病院行ってきちんと確認するまで我慢するべきだろうか?それが大人の奥様の行動では無かろうか?とも思ったが、
ううむ、どうしよう、やっぱり我慢出来ぬー、とすぐに夫の携帯に電話した。
夫「はい」
ぬ「あ・・・ぬまぶんですけど」
夫「はいはい」
ぬ「・・・今日何時ころかえるの」
夫「10時位かなー」
ぬ「あー、そう・・・。」
夫「何か買ってくる?」
ぬ「いや、いらない・・・」
夫「大人しく待っててね。じゃー、またね。」
ぬ「あっあー・・・!」
夫「なに?」
ぬ「いやあ・・・あのさあ」
夫「なんかあったの」
ぬ「いやあ・・・あの・・・出来たかも・・・」
夫「・・・?」
ぬ「コ・・コ・コドモが!!`Qプ@ky!!!」
夫「ああー、そう」
ぬ「今検査薬やってみたら、よ、陽性が・・・。」
夫「そうー」
ぬ「・・・」
夫「・・・」
ぬ「・・・すごくない?」
夫「・・・まあ・・・ねえ。まだねえ。ま、帰ってからねー。」
ぬ「あのー」
夫「じゃあねー」
とアッサリ切られてしまった。
そうなのだ。
別に私の夫の態度が冷タイという事を糾弾したいわけではなくて
過去4年の間にこの手の報告を虚偽でさんざんしてしまったため
私は「狂言妊婦」と命名されるほど信用を失っていたのだった。
昔から思い込みの激しいタイプではあったのだが、本当につわりっぽくなったりして(想像妊娠というやつですね)「アア、今月はいつもと違う・・・出来たかも!」と毎月大騒ぎしては夫や実家の母親を巻き込み疲弊させてきたのでもう誰も信じてくれないのだった。

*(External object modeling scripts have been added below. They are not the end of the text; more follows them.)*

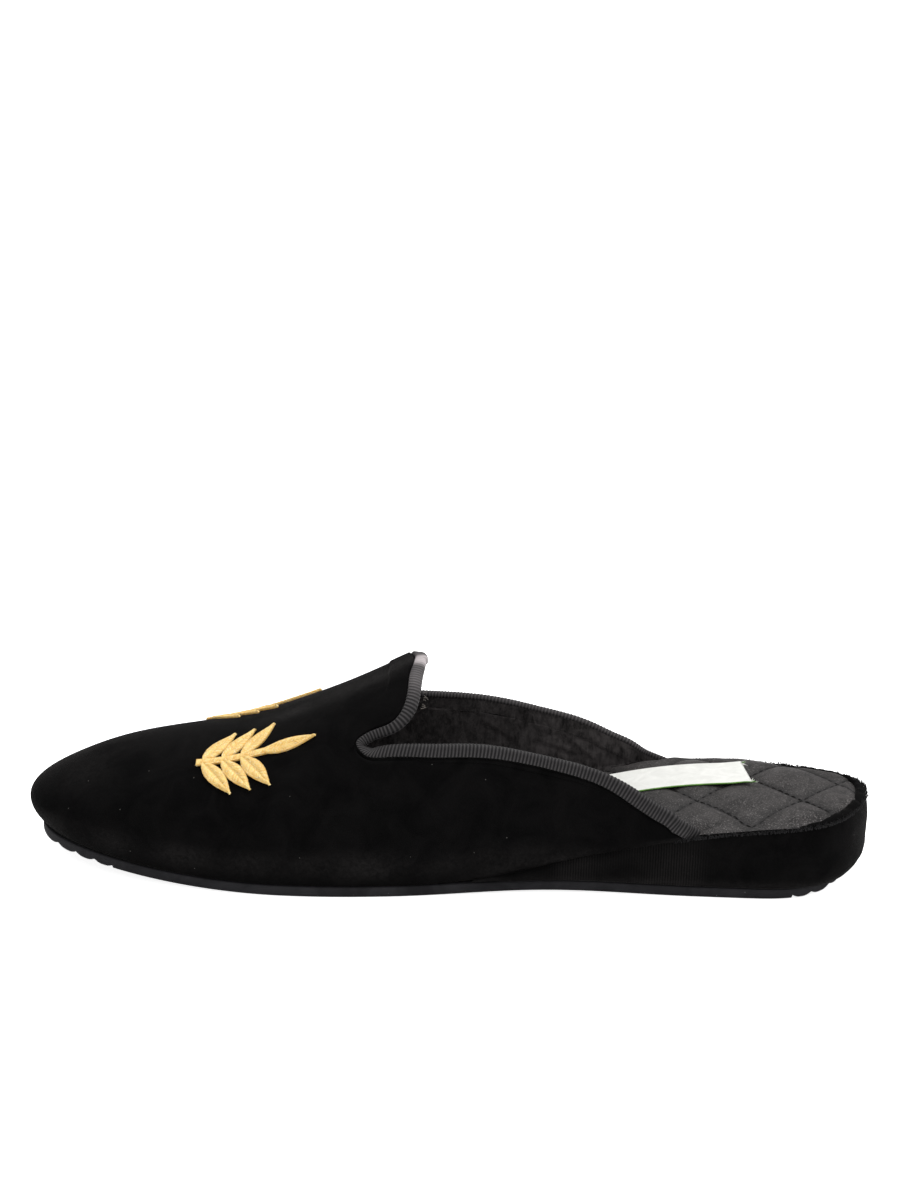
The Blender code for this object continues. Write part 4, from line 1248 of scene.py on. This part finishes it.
def make_pile_fringe(fibre):
    """Pile standing up along the seam between the wedge's velvet and the sock."""
    rng = np.random.default_rng(71)
    front = float(turn_at(PILE_FROM))
    turns = rng.uniform(front, 2 * math.pi - front, PILE_COUNT)
    side = np.where(turns <= math.pi, -1, 1)
    turns = np.minimum(np.where(turns <= math.pi, turns, 2 * math.pi - turns), math.pi - 1e-3)
    x, y = np.array([inner_line(t, s, rng.uniform(0.2, 1.7) * MM) for t, s in zip(turns, side)]).T
    inner_x, inner_y = np.array([inner_line(t, s, 6 * MM) for t, s in zip(turns, side)]).T
    foot = np.stack([x, y, base_height(LENGTH * along_at(turns), side) + 0.1 * MM], axis=1)
    lean = unit(np.stack([inner_x - x, inner_y - y, np.zeros(PILE_COUNT)], axis=1))
    sway = rng.normal(0, 0.5, (PILE_COUNT, 3)) * [1, 1, 0.2]
    tall = rng.uniform(*PILE_TALL, PILE_COUNT)[:, None] * MM
    paths = []
    for share in (0.0, 0.5, 1.0):
        bend = 0.5 * lean * rng.uniform(-0.6, 1.2) + sway
        paths.append(foot + tall * (share * np.array([0, 0, 1.0]) + share**2 * bend))
    points, faces = tubes(np.stack(paths, axis=1), PILE_RADII, sides=4)
    return make_piece("seam_pile", points, faces, [fibre], slot="velvet")


# The outsole

SOLE_EDGE = (
    # inset in mm, height as a share of the edge
    (1.5, 0.0),
    (0.7, 0.02),
    (0.25, 0.10),
    (0.0, 0.28),
    (0.05, 0.5),
    (0.02, 0.72),
    (0.08, 0.9),
    (0.3, 1.0),
    (1.2, 1.0),
)
# Turns round the outline and how many steps lie between them
SOLE_TURNS = ((0.02, 0.66, 130), (0.66, math.pi - 0.6, 120), (math.pi - 0.6, math.pi - 0.02, 110))


def tread_rise(x):
    from_tip, from_end = x - TOE_INSET, LENGTH - HEEL_INSET - x
    rise = np.zeros_like(x)
    for place, treads in ((from_tip, TOE_TREADS), (from_end, HEEL_TREADS)):
        groove = TREAD_DEPTH * (1 - np.abs(np.sin(np.pi * place / TREAD_PITCH))) ** 1.5
        rise = np.where(place < treads * TREAD_PITCH, groove, rise)
    return rise


def make_outsole(rubber):
    sole_length = LENGTH - TOE_INSET - HEEL_INSET
    turns = np.unique(np.concatenate([np.linspace(*part) for part in SOLE_TURNS]))
    x = TOE_INSET + sole_length * along_at(turns)
    width = BALL_WIDTH - 2 * SIDE_INSET
    medial, lateral = width * outline(-turns), width * outline(turns)
    bottom = ground_rise(x / LENGTH) + tread_rise(x)
    top = sole_top(x)
    half = (lateral - medial) / 2
    columns = []
    for edge, way, profile in ((lateral, -1, SOLE_EDGE), (medial, 1, SOLE_EDGE[::-1])):
        for inset, share in profile:
            y = edge + way * np.minimum(inset * MM, half * 0.6)
            columns.append(np.stack([x, y, bottom + (top - bottom) * share], axis=1))
    for share in np.linspace(0.1, 0.9, 7):
        columns.append(np.stack([x, medial + 2 * half * share, bottom], axis=1))
    return make_piece(
        "outsole_rubber", *capped(np.stack(columns, axis=1), flipped=True), [rubber],
        slot="rubber", node="outsole",
    )


# Embroidery

LEAF_PITCH = 0.36 * MM
STEM_PITCH = 0.38 * MM
GOLD_RADIUS = 0.21 * MM
STITCH_POINTS = 6
TUBE_SIDES = 6
SIDE_RIBS, SIDE_CLIMBS = 160, 120


class UpperSide:
    """Lays flat designs on one side of the upper: x along the shoe and a distance from the ridge."""

    def __init__(self, side):
        self.side = side
        self.turns = np.linspace(0.1, 0.5, SIDE_RIBS) * math.pi
        self.climbs = np.linspace(1, 0, SIDE_CLIMBS)
        self.lengths = []
        for turn in self.turns:
            rib = upper_point(turn, side, self.climbs)
            steps = np.linalg.norm(np.diff(rib, axis=0, prepend=rib[:1]), axis=1)
            self.lengths.append(np.cumsum(steps))

    def __call__(self, x, aside, rise):
        table = np.array([np.interp(aside, row, self.climbs) for row in self.lengths])
        along = upper_point(self.turns[:, None], self.side, table)[..., 0]
        turn = np.array([np.interp(x[i], along[:, i], self.turns) for i in range(len(x))])
        climb = np.array([np.interp(turn[i], self.turns, table[:, i]) for i in range(len(x))])
        normal = upper_normal(turn, self.side, climb)
        return upper_point(turn, self.side, climb) + normal * np.asarray(rise)[:, None]


def leaf_threads(base, angle, length, width, pitch):
    """Satin stitches of one leaf: each half is sewn slanting from the midrib to the edge."""
    threads = []
    turn = np.array([[math.cos(angle), -math.sin(angle)], [math.sin(angle), math.cos(angle)]])
    for hand in (-1, 1):
        for place in np.arange(pitch, length * 0.97, pitch):
            end = min(place + 0.12 * length, length)
            half = width / 2 * math.sin(math.pi * (end / length) ** 0.85)
            start = np.array([place, -hand * 0.12 * MM])
            edge = np.array([end, hand * max(half, 0.15 * MM)])
            share = np.linspace(0, 1, STITCH_POINTS)[:, None]
            threads.append((start + (edge - start) * share) @ turn.T + base)
    return threads


def sprig_threads():
    start = -SPRIG_LENGTH / 2
    tip_base = SPRIG_LENGTH / 2 - LEAF_LENGTH
    threads = leaf_threads(np.array([tip_base, 0.0]), 0.0, LEAF_LENGTH, LEAF_WIDTH, LEAF_PITCH)
    first = start + LEAF_WIDTH / 3
    spacing = (tip_base - first) / LEAF_PAIRS
    for pair in range(LEAF_PAIRS):
        for hand in (-1, 1):
            base = np.array([first + spacing * pair, 0.0])
            threads += leaf_threads(base, hand * LEAF_ANGLE, LEAF_LENGTH, LEAF_WIDTH, LEAF_PITCH)
    for place in np.arange(start, tip_base + LEAF_LENGTH / 5, STEM_PITCH):
        share = np.linspace(0, 1, STITCH_POINTS)[:, None]
        low = np.array([place, -STEM_WIDTH / 2])
        threads.append(low + (np.array([place + 0.7 * MM, STEM_WIDTH / 2]) - low) * share)
    return np.array(threads)


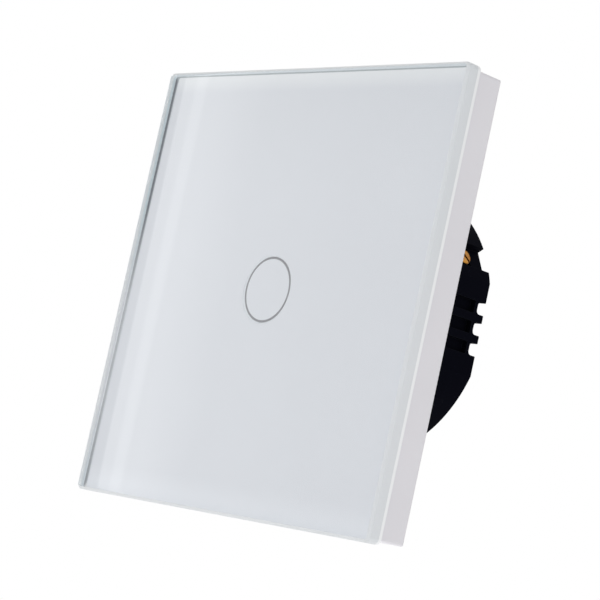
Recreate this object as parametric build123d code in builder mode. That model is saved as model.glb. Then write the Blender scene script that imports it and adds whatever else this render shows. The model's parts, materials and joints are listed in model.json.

でもね、今回は見えないはずの赤い線が見えちゃったんじゃなくて「本当に」陽性なんだってば・・・と畳を引搔きながらジクジたる思いで夫が帰ってくるのを待っていた。
で、夫は帰ってきたのだけれどやっぱり信じてくれない。
いくら本当だと云っても無言で微笑みながらのらりくらりしている。
「本当だよー、信じておくれよー」ととうとう実際に赤いラインの出た検査薬を見せた。
すると
「自分でマジックで書いたんじゃないの?」

・・・そりゃあ、想像妊娠の時に、「(陽性のラインなんて)見えないけど?」という夫に
「いや、この角度から光に翳すとうっすら見えるじゃん!きっとこれは陽性かも!」とか言ってた私がいけないんだけれどさ。
結局夫は、産婦人科に行って胎嚢という赤さんの入っている袋が入っているのを確認するまで半信半疑だったようだ。
妊娠を報告する瞬間は「やったー!」と二人で手を取り合って飛び跳ねるのを想像していたので、また肩すかしをくらった風。
その後地獄のつわり週間がハジマり、私がヤマンバのような形相でオエオエしていると、
本心から心配してくれているのもほんとうだと思うのだが、
ある時とうとうこらえきれなくなったのか、夫は
「よ・・・良かったね本当につわりが来て」
と肩を震わせて笑っていた。
いや、確かに想像妊娠している時に目の前でさんざんわざとらしくオエオエして見せてたけどさ。
(夫が自室でで仕事している所に乱入して、あー、もうダメだオエーとか真っ青な顔でやってた。その時は本気だった)
そうやって、なんでもいいから人(特に夫)の気を引きたいと思ってしまうのはあさましいことだと思うけどなかなか、人の本性って治らないものなんだよ・・・。